Tous les hommes naissent et grandissent mais ils ont bien sûr une mère ou une figure maternelle qui les nourrit : les vers 168-171 du Livre I des Métamorphoses d’Ovide relatent le mythe de Junon, celle dont le lait jaillit du sein, dans le ciel, alors qu’elle allaite le nouveau-né Hercule. Ainsi est né le mythe de la Voie Lactée, la route qui mène au palais où résident les dieux. La sculpture de Pablo immortalise le moment précis où la déesse perd son lait et où se forme la voie étoilée que nous regardons souvent les soirs d’été, admiratifs et rêveurs.
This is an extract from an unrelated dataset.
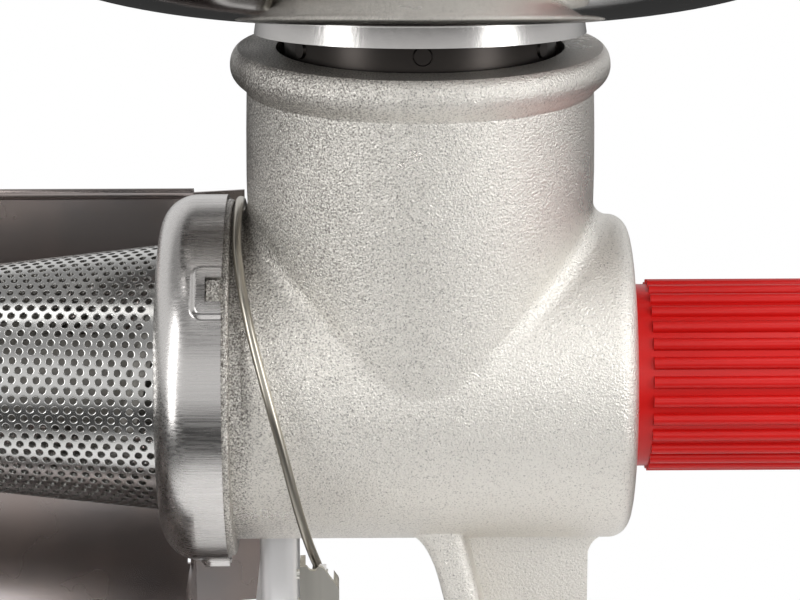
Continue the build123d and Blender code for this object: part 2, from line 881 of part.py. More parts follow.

Un thème cher, comme bien d’autres mythes, qui a été repris d’innombrables fois dans l’Histoire de l’Art, dont, peut-être l’exemple le plus célèbre est-il celui du Tintoret à la National Gallery, aussi utilisé par Jeff Koons dans un de ses derniers tableaux de la série Gazin Balls. Dans cette œuvre, le bois ne fait que répondre à sa propre nature. C’est l’œil de l’artiste qui y voit une torsion, un mouvement, un jet d’énergie vitale qui, une fois de plus, témoigne de la complétude et de la beauté de l’élément naturel qu’il nous est donné de contempler ici.

APOLLON ET DAPHNÉ

Voici le mythe sans doute le plus célèbre du Livre I des Métamorphoses d’Ovide. Aux vers 452-567, le poète relate l’histoire d’Apollon et Daphné. La nymphe se transforme en un laurier pour échapper au dieu Apollon. Difficile de ne pas penser à la sculpture du Bernin, conservée à la Galerie Borghèse à Rome. Ici, les deux troncs de Pablo Atchugarry semblent mettre en scène le même instant que celui capté par le sculpteur baroque. La nouveauté est l’introduction de la thématique de l’anthropomorphisme. Il ne s’agit plus d’une créature (Daphné) qui se transforme en arbre mais d’un tronc d’arbre qui reproduit le geste de la nymphe en fuite et qui se transforme à nouveau en un élément naturel. Une double métamorphose, en quelque sorte. Le tronc de l’olivier qui lève ses branches vers le ciel évoque le mouvement de Daphné qui se transforme en laurier, tout comme les nœuds de l’écorce dans la partie haute semblent rappeler la tunique d’Apollo qui vole au vent à la poursuite de l’être aimé.

PHAÉTON

Les vers 748-779 relatent le mythe qui clôture le Livre I des Métamorphoses d’Ovide. Phaéton, le fils du Soleil, qui a emprunté le char de son père, en perd le contrôle et embrase la terre. Cet acte cause l’assèchement des fleuves et l’incendie des forêts (le thème de l’Amazonie revient là encore). À la fin de cette mésaventure, Phaéton est précipité dans l’Éridan, le fleuve que beaucoup d’études historiques identifient au Pô. Les sœurs de Phaéton, les Héliades, inconsolables, se changent alors en peupliers et leurs larmes deviennent l’ambre que nous trouvons aujourd’hui sur l’écorce de ces arbres. Ici aussi, nous assistons à une double métamorphose du naturel à l’anthropomorphe et vice versa. Phaéton pensait être parfait, lui, le fils d’un dieu, mais son inattention a nui à tous, tant aux humains qu’aux dieux. Nous devons prendre soin de la nature qui nous entoure, et ces six sculptures, exécutées dans des restes de bois initialement destinés à la décharge, sont là pour nous le rappeler et nous offrent un admirable ensemble sculptural qui marque une évolution dans le travail artistique du sculpteur uruguayen Pablo Atchugarry.